The diction in "Time" points to the universality of the loss of innocence and how every youth (no matter what generation) will experience this loss. The poem starts off with a glimpse into the future, "The years to come..." (1), where a boy will "clamber" (5) up on top of an empty boxcar and "gaze" (8) upon a river. The use of the word "will" twice in the first stanza--as in "will sometime stay" (4) and "will run" (6)--signifies that the events being described have yet to happen. It should be asked: How does the speaker know of events that have yet to happen? The answer is because he has already lived through similar events in his youth, and further, he has come to the understanding that at some point every youth will face what he himself went through. In the second stanza the speaker remarks about his past as a boy and how he "took that kind of walk" (11) out to where the trains were, a place where he discovered his very own river.  The implications of the river will be analyzed later, for now the focus will be on "that kind of walk" (11) he took. His walk in the past is a direct parallel to the "run[ning] along the top" (6-7) of the boxcars being done by the boy of the future. This is because the running being done by the boy of the future occurs right before the boy gazes into the river; likewise the walking done by the speaker in his past occurs right before he sees his own river. What the boy of the future sees in his river is not made explicit, while the speaker's river is "choked with old Chevies and Fords" (14). What's important, however, is the effect the river had on the speaker...the day he witnessed the "choked" river "was the day the world ended" (15) for him. There is a clear parallel being made between the end of the second stanza (the speaker's past)--where the words "ended" and "river" are found--and the end of the first stanza (the future of a boy) where "end" and "river" are found, as in "gaze down at the end into that river" (8). Effectively, through diction, the speaker was able to foreshadow the future (the boy's unique "end of the world" event) based on his own past experience with the "end of the world", which--in the bigger picture--illustrates the inevitability of the loss of innocence.

The form and punctuation employed in the poem subtely pinpoints the different phases in which the process of becoming an adult (or losing innocence) occurs. The last phase--which will be called the rumination phase--is chronologically first in the poem. The speaker ruminates that the "years to come" (1) will "[in] sometime stay, rusted still" (4). Before the presence of the semi-colon ending line 4 is explained, it must be remarked that the first half of stanza one is filled with words that connote oldness/physical maturation/immobility, such as: "empty" (1), "waiting" (2), "forgets" (2), "stay" (4), "rusted" (4), and "still" (4). The presence of the semi-colon--a punctuation mark that most often links two independent clauses closely related in thought, but that are often opposites in nature--is appropriate after this first half characterized by oldness, because the second half that follows is full of words that connote youth/mobility, such as: "little" (5), "boy" (5), "clambers" (5), "run" (6), "along" (7), "jump" (7). In short, the poet's semi-colon marks a direct shift in pace, time, (im)maturity that allows the reader to more clearly separate the rumination phase from the pre-maturation phase.

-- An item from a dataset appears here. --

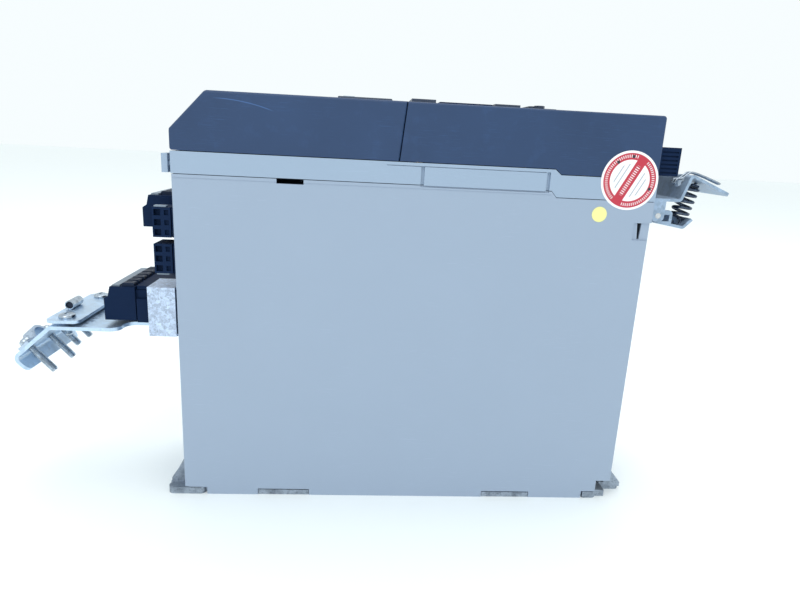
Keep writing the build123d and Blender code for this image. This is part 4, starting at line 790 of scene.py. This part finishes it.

Secondarily--concerning form and punctuation--the poet plays with enjambment, indentation, and end-stopped lines to highlight various nuances of the loss of innocence.The enjambment of line 8--"and gaze down...that rive" (8)--into line 9, "near every town" (9), places dramatic emphasis on line 9. This calculated emphasis is crucial to the poem because this line singularily illustrates the speaker's argument: that the loss of innocence is universal. The meaning of the river--as noted previously--is directly connected to a young person's loss of innocence. Following this understanding, if a river--metaphorically-- is in every town, every young person will encounter it and thus lose their innocence--clearly depicting the universality of innocence lost. The indentation of line 10, "Once when I was a boy" (10)--aside from marking the narrative of a new boy (the speaker himself)--suggests a vast distance between the speaker as a boy and the speaker as he is now, an old man with a vastly different worldview. This distance, thus, is indicative of the disconnect between himself and the days of his youth. The last major effect--end-stopped lines--dovetails well with the effect of the punctuation, thus both devices will be addressed together. The most important instance of end-stopping occurs in the last two lines of the poem, "The river was choked with old Chevies and Fords./And that was the day the world ended" (14-15). Very obviously the use of endstopping emboldens the word "ended" (15). However, the more powerful end-stop--ending with a period--occurs in line 14, where the line--which could have flowed into the dependent clause--is cut short. A cutting short that may give one the feeling of something (a life, for example) being cut prematurely, or to be more graphic, a river choking to death. The river's death implies the death of the speaker's inner boy--a way of life taken way too soon that will never be renewed. This explanation is exactly why line 15 "And that was the day the world ended" (15) is the perfect way to end this poem.

Indeed, the end of the world at the end of "Time" is the perfect thought for this poem to end with being as though, textually, the loss of innocence is the death of something happy and blissfully ignorant. The jaded tone of the speaker suggests the heavy toll the burden of knowledge and adulthood takes on him. For the speaker to ruminate on the future of a boy who has yet to exist illustrates somewhat of an obsession with his own past as a boy, which he felt was ruined by the realization/witnessing of something that remains ambiguous. Through personification, diction, form and punctuation, the poet is able to establish a speaker whose view of innocence lost as a totally negative thing.